[Object data in JSON]
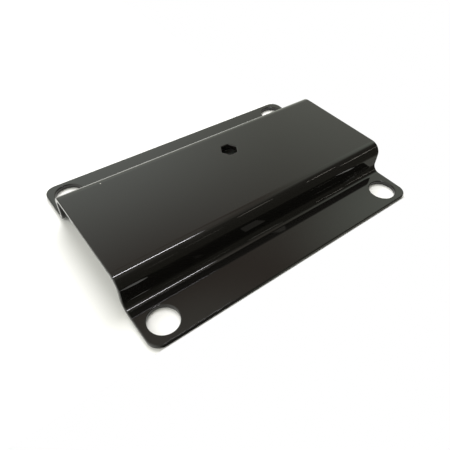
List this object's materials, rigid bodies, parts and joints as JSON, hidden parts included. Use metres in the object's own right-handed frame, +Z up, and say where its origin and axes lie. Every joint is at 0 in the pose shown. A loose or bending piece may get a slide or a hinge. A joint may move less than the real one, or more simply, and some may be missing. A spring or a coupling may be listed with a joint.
{
  "type": "bracket",
  "caption": "Folded sheet bracket of hat section in gloss black paint, with a raised flat crown, side flanges, round bolt holes and a small hexagonal hole in the crown.",
  "frame": {"origin": "middle of the footprint, on the surface that the flanges lie on", "axes": "+Z up, out of the crown; +X along the folds, the longest side; +Y across the folds, towards the side of the crown that has the hexagonal hole"},
  "size_m": [0.2, 0.142, 0.0235],
  "materials": {
    "black_paint": "gloss"
  },
  "bodies": {
    "root": {"bracket": "black_paint"}
  },
  "joints": []
}
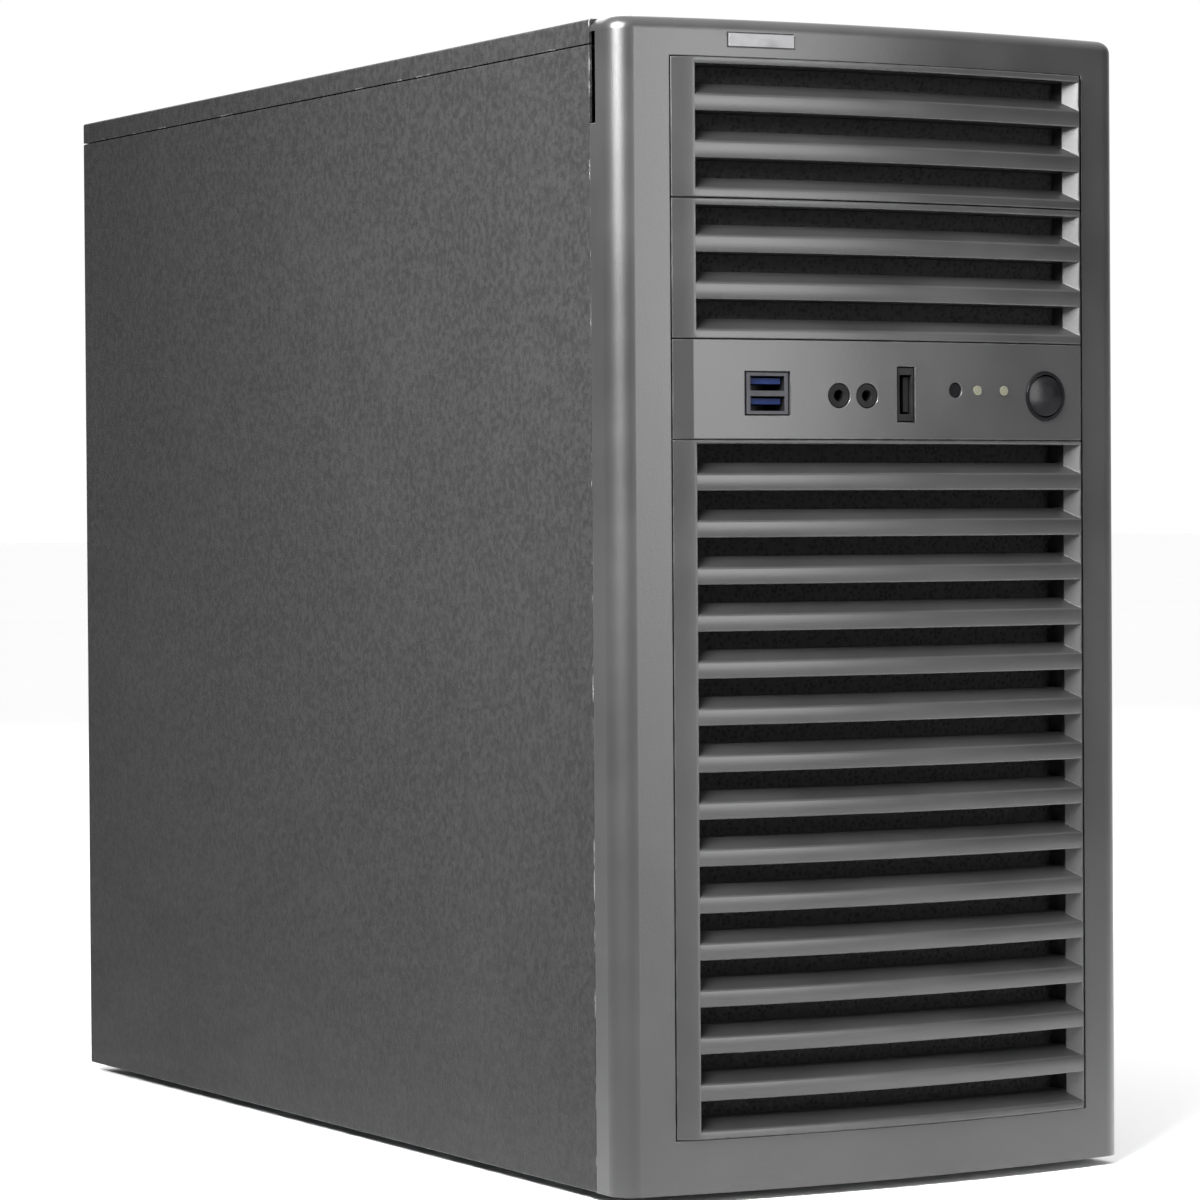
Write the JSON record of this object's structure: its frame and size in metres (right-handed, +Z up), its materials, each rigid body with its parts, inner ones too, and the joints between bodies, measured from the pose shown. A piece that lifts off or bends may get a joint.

-- What is expected --
Using the listing above, please repeat every entry exactly.

-- Solution to this task --
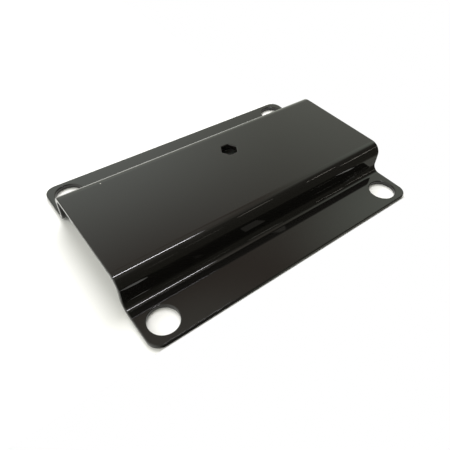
List this object's materials, rigid bodies, parts and joints as JSON, hidden parts included. Use metres in the object's own right-handed frame, +Z up, and say where its origin and axes lie. Every joint is at 0 in the pose shown. A loose or bending piece may get a slide or a hinge. A joint may move less than the real one, or more simply, and some may be missing. A spring or a coupling may be listed with a joint.
{
  "type": "bracket",
  "caption": "Folded sheet bracket of hat section in gloss black paint, with a raised flat crown, side flanges, round bolt holes and a small hexagonal hole in the crown.",
  "frame": {"origin": "middle of the footprint, on the surface that the flanges lie on", "axes": "+Z up, out of the crown; +X along the folds, the longest side; +Y across the folds, towards the side of the crown that has the hexagonal hole"},
  "size_m": [0.2, 0.142, 0.0235],
  "materials": {
    "black_paint": "gloss"
  },
  "bodies": {
    "root": {"bracket": "black_paint"}
  },
  "joints": []
}
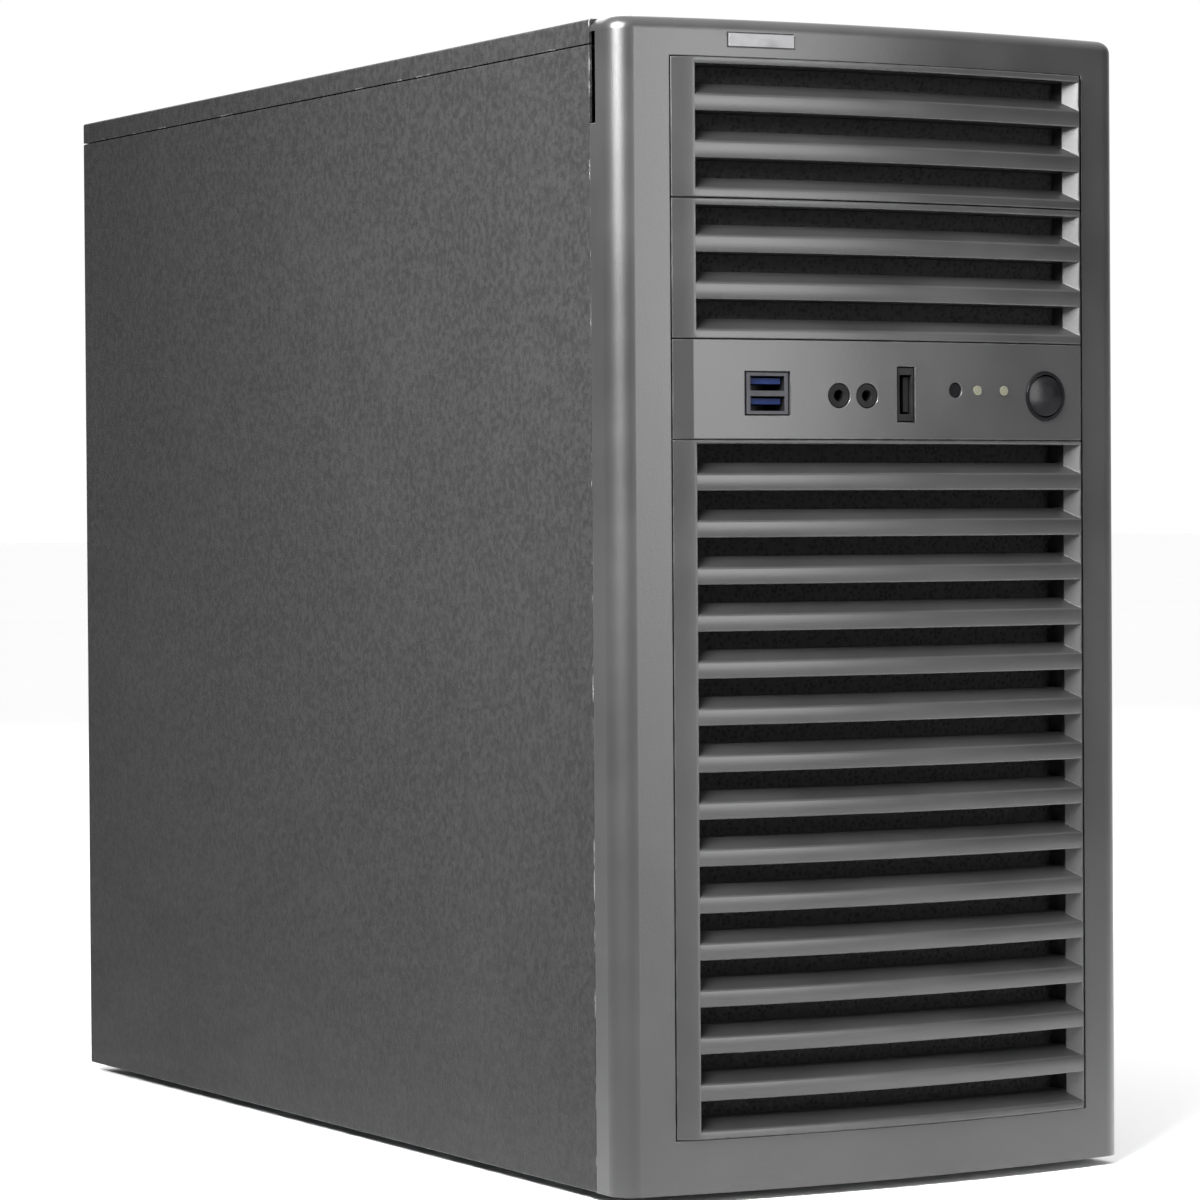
Write the JSON record of this object's structure: its frame and size in metres (right-handed, +Z up), its materials, each rigid body with its parts, inner ones too, and the joints between bodies, measured from the pose shown. A piece that lifts off or bends may get a joint.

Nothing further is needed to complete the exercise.